A nivel social, las confrontaciones, generadas por la llegada de las mineras, afectan la calidad de las relaciones humanas y la salud emocional. El ruido de las máquinas, las explosiones y las sirenas, provoca ansiedad y alteraciones del sueño, por lo que muchas personas tienen que emigrar.
El investigador del Centro del Instituto Nacional de Antropología e Historia en el estado de Morelos afirmó que los megaproyectos como la megaminería, las plantas generadoras de electricidad a partir de gas y agua y los grandes ejes carreteros, a menudo son impuestos por sus posibles efectos dañinos, pues una comunidad unida los rechazará si conoce sus riesgos.
Por eso se requiere dividirla, lo cual hacen a menudo quienes impulsan dichas iniciativas, y las desavenencias y choques al interior de las comunidades y de las familias facilitan la imposición de los proyectos. A eso se le llama “ingeniería de conflictos”.
Para persuadir a las comunidades, las empresas a menudo aprovechan la precariedad económica, la marginación y el abandono gubernamental de las regiones donde se pretenden instalar; ofrecen dinero y empleo, pero también mejoras y servicios que deben ser aportados por el Estado.
Otro aspecto es que se ocultan y niegan a la población las consecuencias nocivas y múltiples; se esconde lo que las empresas sacan y lo que dejan, así como la precariedad y peligrosidad de los trabajos que ofrecen.
Quienes se oponen a la megaminería tóxica en defensa del territorio son hostilizados y calificados como “ignorantes” por resistir a la devastación programada. Son difamados y confrontados con sus propias comunidades. La división llega a las familias; hay agresiones personales, amenazas directas, allanamientos, secuestros y asesinatos, e impunidad.
Advirtió el experto que como una parte de los asentamientos arqueológicos del país coincide con concesiones ya otorgadas, las zonas con vestigios pueden ser devastadas por las empresas, por lo que el patrimonio arqueológico está amenazado.
Asimismo, hay afectaciones al paisaje porque montañas, planicies, ríos, pasan a ser huecos estériles, enormes agujeros, apilamientos de desechos, territorios de segunda.
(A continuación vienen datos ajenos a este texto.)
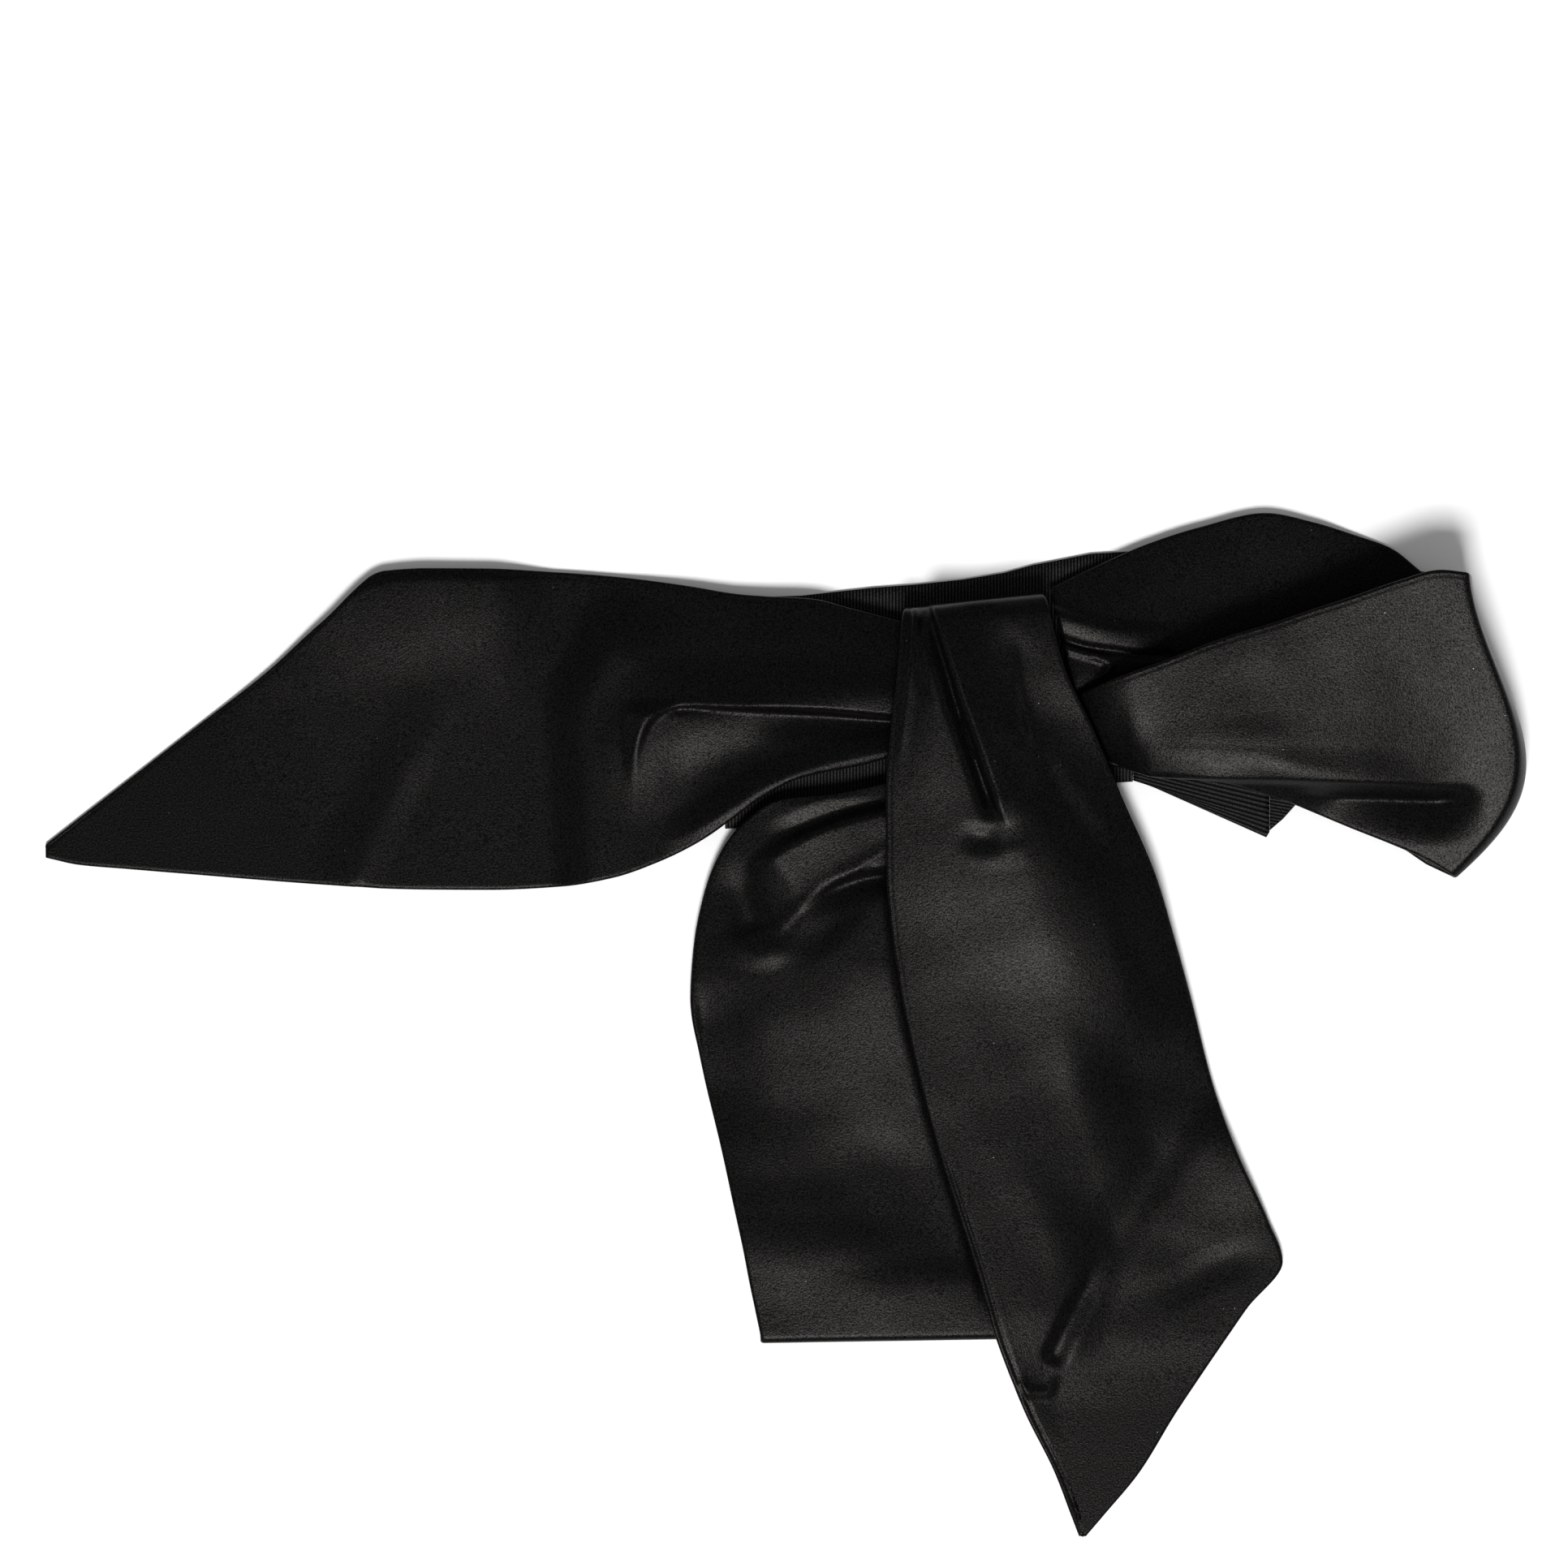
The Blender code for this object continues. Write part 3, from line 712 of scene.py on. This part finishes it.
@dataclass
class LeftTail:
    """Flat tail to the left, pleated where it leaves the knot.

    Args:
        cloth: its sections from the knot to the tip, edge a on top, and its folds.
        flat, area: width, length and area of the sewn tube, in metres; not used.
    """

    cloth: Stretch = field(default_factory=lambda: Stretch(
        sections=sections(
            (40.3, 121, 40.3, 83.5, 7.6, 9.6, 10.5, 8),
            (20.5, 126.2, 25, 78.8, 7.6, 9.6, 10.8, 8.5, 9),
            (7.7, 129.2, 5, 74.6, 7.2, 9, 10.2, 8.5, 9.5),
            (-5, 129.9, -7, 68.6, 6.6, 8.4, 9.4, 7.5, 9),
            (-14, 130.6, -15.4, 62.6, 6, 7.4, 8.2, 6.4, 8),
            (-28.7, 133, -25, 56, 4.8, 5.8, 6.4, 4.8, 6),
            (-40, 134.6, -38, 49.4, 3.6, 4.2, 4.6, 3.8, 3.6),
            (-52, 136, -52, 44.5, 2.6, 2.8, 2.8, 2.4, 2),
            (-68, 137.2, -68, 41.8, 2.4, 2.2, 1.9, 1.6),
            (-90, 138.3, -90, 40.8, 5.2, 4, 2.7, 2, 1.6),
            (-108, 138.4, -108, 40.9, 5.4, 4, 2.7, 1.9, 1.6),
            (-121.3, 137.6, -121, 41.2, 5, 3.8, 2.6, 1.8, 1.6),
            (-140.3, 122.4, -140, 42.4, 4, 3, 2.2, 1.8, 1.6),
            (-156.3, 107.7, -156, 43.6, 2.8, 2.2, 1.8, 1.6),
            (-178.5, 90.5, -178, 45.4, 1.6),
            (-200.6, 73.2, -200, 47.2, 1.6),
            (-214, 62.8, -214, 48.4, 1.6),
            (-224.2, 54.8, -224.2, 50.6, 1.6)),
        folds=(
            Fold(2.6, 2.2, 2.6, 15, ((33, 94.5), (9, 96.6), (-18, 97.4), (-30, 98), (-38, 96),
                 (-43, 90.5), (-45.5, 83), (-46, 74), (-45, 60)), crisp=0.35, lip=-0.9, fade_out=0.45),
            Fold(-2.2, -1.8, 9, 2.4, ((32, 92), (9, 93.6), (-8, 94.2), (-20, 94.4)), crisp=0.2,
                 fade_out=0.6),
            Fold(1.4, 1.2, 4.5, 8, ((32, 83), (20, 80.8), (8, 77.8), (-5, 73), (-15, 67), (-28, 59),
                 (-42, 52.5)), crisp=0.1, fade_out=0.3),
            Fold(3.2, 3, 30, 15, ((-42, 132), (-52, 112), (-60, 94), (-59, 76), (-57, 44)),
                 fade_in=0.25, fade_out=0),
            Fold(1.8, 3.3, 36, 5, ((-14, 94), (-32, 94), (-50, 94)), crisp=0.3, fade_in=0.7,
                 fade_out=0.2),
            Fold(0.6, 1, 8, 16, ((-102, 104), (-111, 84), (-121, 64), (-129, 45)), crisp=0.2,
                 fade_in=0.5, fade_out=0),
            Fold(1.2, 1.2, 3, 34, ((-150, 111), (-121, 134), (-104, 135), (-82, 134.6), (-66, 134)),
                 fade_in=0.3, fade_out=0.3)),
        seam=0.14))
    flat: tuple[float, float] = (0.097, 0.265)
    area: float = 0.0212

    def build(self, finish: bpy.types.Material) -> bpy.types.Object:
        """Make the tail from its middle surface.

        Args:
            finish: the satin.

        Returns:
            The piece.
        """
        piece = cloth_piece("left_tail_satin", middle_of(self.cloth.surface()), finish)
        finish_piece(piece, ("left_tail",))
        return piece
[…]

Mencionó que lo que se encuentra en juego en esta confrontación de visiones no es un discurso, sino el futuro de los territorios, y con ello el de su población e identidad, el de su patrimonio biocultural.
No se trata sólo de advertir una catástrofe, sino de generar soluciones viables ante la situación, ya que en esta tensión del despojo por la imposición de megaproyectos, aparecen los valores de la comunalidad y del bienestar integral y colectivo que algunos pueblos entienden como el buen vivir.
Estimó que la respuesta social es determinante y la respuesta institucional, necesaria. “Las instituciones públicas requieren una política integral e intersectorial de protección, pero debido a sus implicaciones múltiples, no debe recaer en una sola institución ni realizarse al margen de las comunidades afectables, pues la calidad de las respuestas institucionales depende de la participación decisoria de los pueblos.
También mencionó la urgencia de realizar investigaciones sobre el daño a la salud provocado por la minería tóxica, considerando sus múltiples dimensiones: corporal, psicológica, social, espiritual y ecológica.
“Se requieren manifestaciones integrales de impacto, a nivel ambiental, en la salud individual y colectiva, en la dinámica económica y laboral, en la vida social y cultural, en el patrimonio arqueológico y monumental, en el paisaje, pero para ser imparciales y fundamentados, los estudios deben ser pagados por las empresas y realizados por especialistas independientes, y ser accesibles a toda la poblaciòn”, explicó Hersch.